ICC champion
- Conference: Indiana Collegiate Conference
- Record: 9–0 (6–0 ICC)
- Head coach: Tony Hinkle (21st season);
- Home stadium: Butler Bowl

= 1961 Butler Bulldogs football team =

American college football season

The 1961 Butler Bulldogs football team was an American football team that represented Butler University as a member of the Indiana Collegiate Conference (ICC) during the 1961 college football season. In their 21st year under head coach Tony Hinkle, the Bulldogs compiled a perfect 9–0 record (6–0 in conference games), won the ICC championship, and outscored opponents by a total of 251 to 65.

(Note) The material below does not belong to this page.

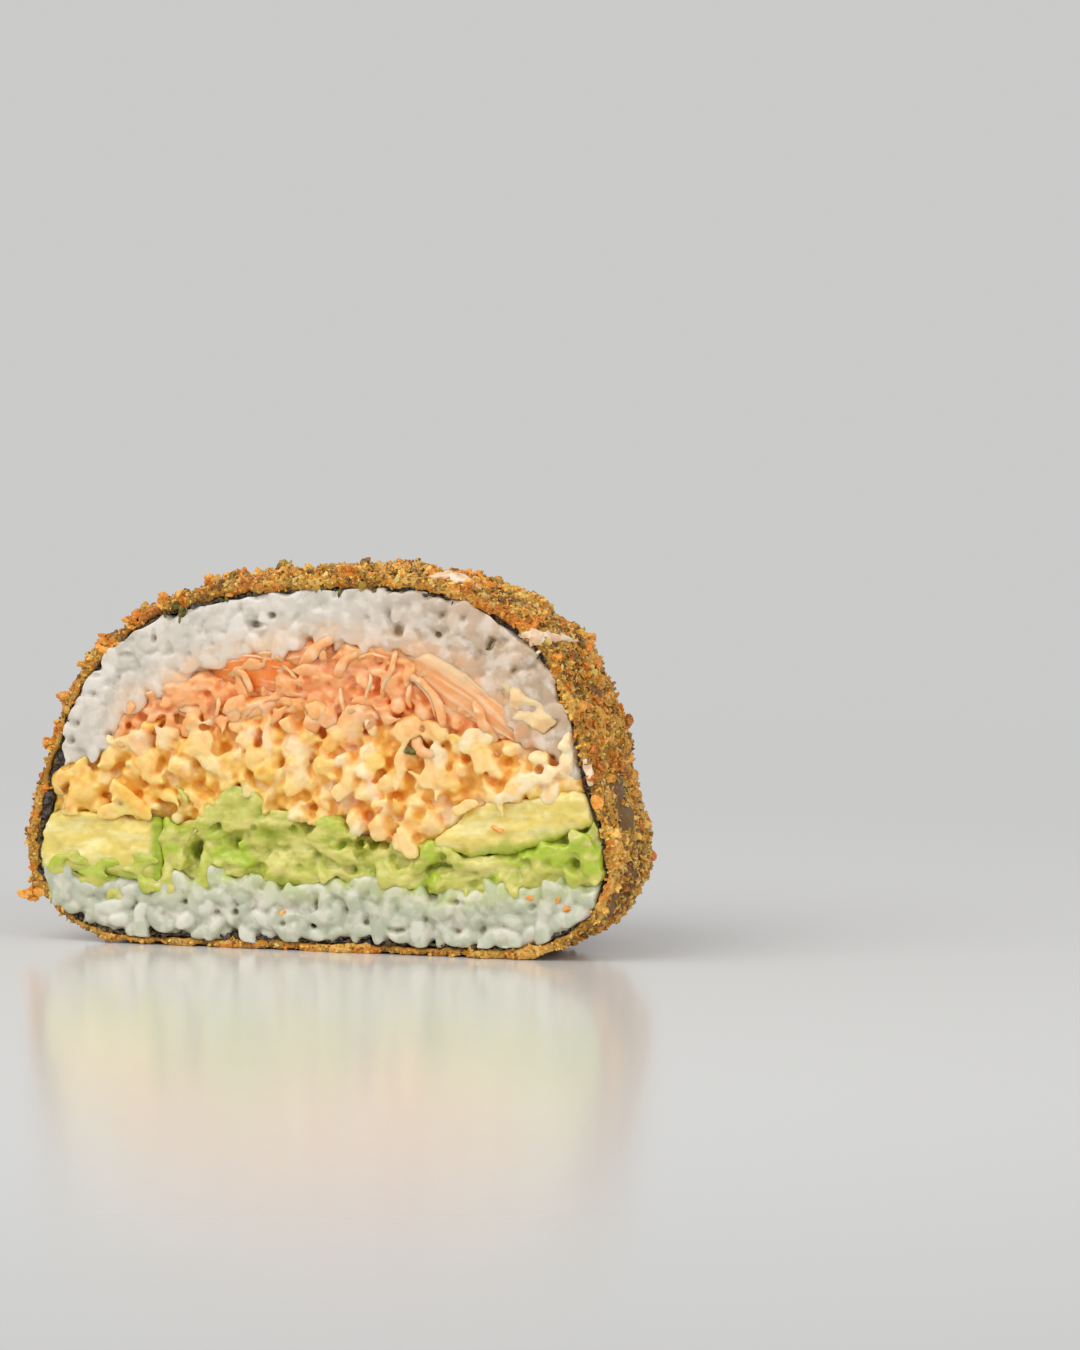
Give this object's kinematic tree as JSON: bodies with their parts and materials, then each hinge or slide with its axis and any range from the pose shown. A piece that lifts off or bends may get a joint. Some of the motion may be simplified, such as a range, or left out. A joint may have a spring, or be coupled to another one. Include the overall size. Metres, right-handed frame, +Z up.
{
  "type": "sushi burger half",
  "caption": "Half of a panko-fried rice burger wrapped in nori, cut flat to show rice, salmon, crab salad and avocado in layers, standing on its flat base.",
  "frame": {"origin": "under the middle of the half, on the surface it stands on", "axes": "+X to the right along the cut face, +Y from the cut face into the food, +Z up"},
  "size_m": [0.1108, 0.0554, 0.0659],
  "materials": {
    "fried_crumb": "rough, deep-fried breadcrumb crust, golden brown with darker and redder crumbs",
    "nori": "dark green-black dried seaweed, softened, slight sheen",
    "rice": "moist, slightly translucent cooked rice",
    "salmon": "soft satin, orange-pink flakes with pale lines",
    "crab": "moist cream lumps with orange edges",
    "avocado": "smooth satin, pale yellow turning lime green at the edge",
    "avocado_mash": "moist, soft, green and cream"
  },
  "bodies": {
    "root": {"panko_coat": "fried_crumb", "nori_wrap": "nori", "rice_top": "rice", "salmon": "salmon", "crab_salad": "crab", "avocado_slice_left": "avocado", "avocado_slice_right": "avocado", "avocado_mash": "avocado_mash", "rice_base": "rice"}
  },
  "joints": []
}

Quarterback Phil Long completed 51 of 99 passes for 758 yards with six touchdowns and 12 interceptions. He received received the team's most valuable player award at the end of the 1961 season. During Long's three years with Butler, the team compiled a 26–1 record and won three consecutive ICC championships.

Long, halfback Larry Shook, and tackle Don Benbow won first-team spots on the 1961 All-ICC football team. Long and Benbow were honored for the second consecutive year. Benbow won the team's Hilton Brown award for mental attitude and leadership.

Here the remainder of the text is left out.